Required task —
Identify every line in the records below that contains the word "follow", and reproduce each one.

Task inputs —

══════════════════════════════

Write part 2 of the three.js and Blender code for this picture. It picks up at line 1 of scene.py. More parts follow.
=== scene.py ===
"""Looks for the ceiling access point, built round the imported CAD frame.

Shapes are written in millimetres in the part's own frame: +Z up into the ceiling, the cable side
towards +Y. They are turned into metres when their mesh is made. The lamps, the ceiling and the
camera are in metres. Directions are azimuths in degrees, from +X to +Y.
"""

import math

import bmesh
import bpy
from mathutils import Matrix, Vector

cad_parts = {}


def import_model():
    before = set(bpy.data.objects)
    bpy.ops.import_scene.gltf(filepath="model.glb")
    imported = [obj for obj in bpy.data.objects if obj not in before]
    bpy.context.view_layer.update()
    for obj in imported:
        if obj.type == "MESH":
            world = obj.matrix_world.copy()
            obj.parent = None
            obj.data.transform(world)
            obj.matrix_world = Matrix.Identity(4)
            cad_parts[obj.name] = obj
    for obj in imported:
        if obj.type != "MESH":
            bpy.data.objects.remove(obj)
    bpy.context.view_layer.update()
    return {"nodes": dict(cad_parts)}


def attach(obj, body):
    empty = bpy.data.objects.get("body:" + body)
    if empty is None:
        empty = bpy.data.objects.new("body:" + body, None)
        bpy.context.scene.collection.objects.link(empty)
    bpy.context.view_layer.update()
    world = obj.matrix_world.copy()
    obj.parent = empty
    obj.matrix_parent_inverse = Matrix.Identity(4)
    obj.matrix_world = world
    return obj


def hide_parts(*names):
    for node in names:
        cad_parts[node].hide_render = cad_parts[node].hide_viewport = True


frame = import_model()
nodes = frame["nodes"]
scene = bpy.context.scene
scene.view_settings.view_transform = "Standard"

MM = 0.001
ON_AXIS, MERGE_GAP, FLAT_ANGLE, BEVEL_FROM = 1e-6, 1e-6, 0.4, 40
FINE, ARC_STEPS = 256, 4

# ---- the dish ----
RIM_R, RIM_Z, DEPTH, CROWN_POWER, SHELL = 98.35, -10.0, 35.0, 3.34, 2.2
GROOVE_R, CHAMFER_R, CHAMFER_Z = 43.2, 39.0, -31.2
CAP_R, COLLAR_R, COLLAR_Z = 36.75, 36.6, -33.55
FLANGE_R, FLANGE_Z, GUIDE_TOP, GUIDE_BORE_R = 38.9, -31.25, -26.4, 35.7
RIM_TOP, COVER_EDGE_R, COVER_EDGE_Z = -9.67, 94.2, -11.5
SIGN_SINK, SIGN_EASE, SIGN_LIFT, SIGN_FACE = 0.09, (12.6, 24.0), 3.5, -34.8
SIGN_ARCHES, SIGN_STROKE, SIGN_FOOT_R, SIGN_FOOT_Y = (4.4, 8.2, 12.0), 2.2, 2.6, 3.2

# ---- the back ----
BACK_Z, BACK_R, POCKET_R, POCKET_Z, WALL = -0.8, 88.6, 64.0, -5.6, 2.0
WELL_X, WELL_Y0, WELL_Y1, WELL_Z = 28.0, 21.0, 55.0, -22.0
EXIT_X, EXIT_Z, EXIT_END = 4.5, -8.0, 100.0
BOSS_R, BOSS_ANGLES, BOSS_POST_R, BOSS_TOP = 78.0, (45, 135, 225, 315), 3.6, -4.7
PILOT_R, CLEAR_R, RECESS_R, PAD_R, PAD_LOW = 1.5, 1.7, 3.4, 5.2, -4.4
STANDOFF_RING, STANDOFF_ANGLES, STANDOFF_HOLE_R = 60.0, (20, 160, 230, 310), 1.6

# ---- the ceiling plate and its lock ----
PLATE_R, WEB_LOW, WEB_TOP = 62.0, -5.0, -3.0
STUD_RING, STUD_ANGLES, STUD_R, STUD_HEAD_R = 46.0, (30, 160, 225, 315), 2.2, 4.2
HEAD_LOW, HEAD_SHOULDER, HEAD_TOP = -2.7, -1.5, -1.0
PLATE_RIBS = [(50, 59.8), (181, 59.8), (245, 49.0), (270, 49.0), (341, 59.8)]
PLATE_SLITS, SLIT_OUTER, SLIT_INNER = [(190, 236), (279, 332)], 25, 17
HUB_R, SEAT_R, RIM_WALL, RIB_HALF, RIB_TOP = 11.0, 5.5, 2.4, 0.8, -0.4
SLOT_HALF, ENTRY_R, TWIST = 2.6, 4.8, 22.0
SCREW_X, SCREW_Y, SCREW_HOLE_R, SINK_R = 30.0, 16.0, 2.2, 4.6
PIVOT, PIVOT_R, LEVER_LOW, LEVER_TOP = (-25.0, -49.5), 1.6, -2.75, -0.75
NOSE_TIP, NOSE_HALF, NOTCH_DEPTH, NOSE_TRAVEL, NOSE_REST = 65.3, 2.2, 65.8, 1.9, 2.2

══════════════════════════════

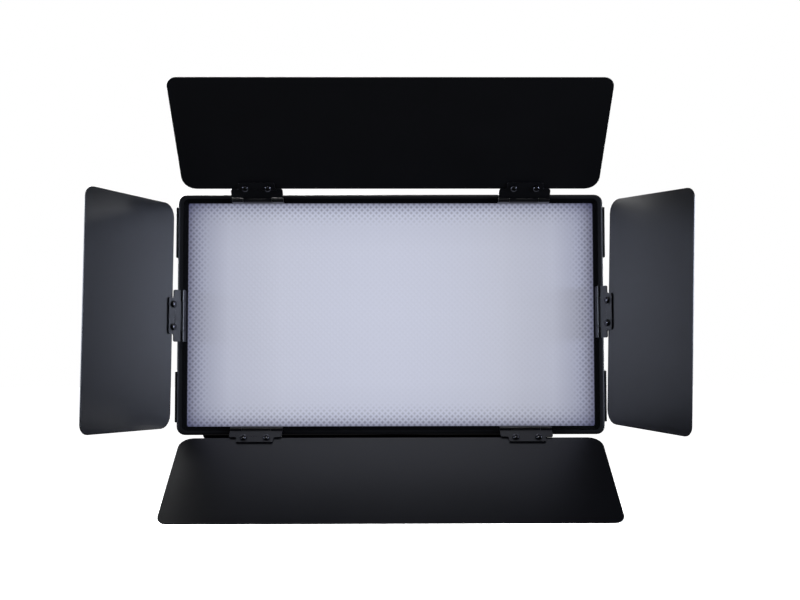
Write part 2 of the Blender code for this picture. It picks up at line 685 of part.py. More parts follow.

══════════════════════════════

Exercise solution —
Write part 2 of the three.js and Blender code for this picture. It picks up at line 1 of scene.py. More parts follow.
Write part 2 of the Blender code for this picture. It picks up at line 685 of part.py. More parts follow.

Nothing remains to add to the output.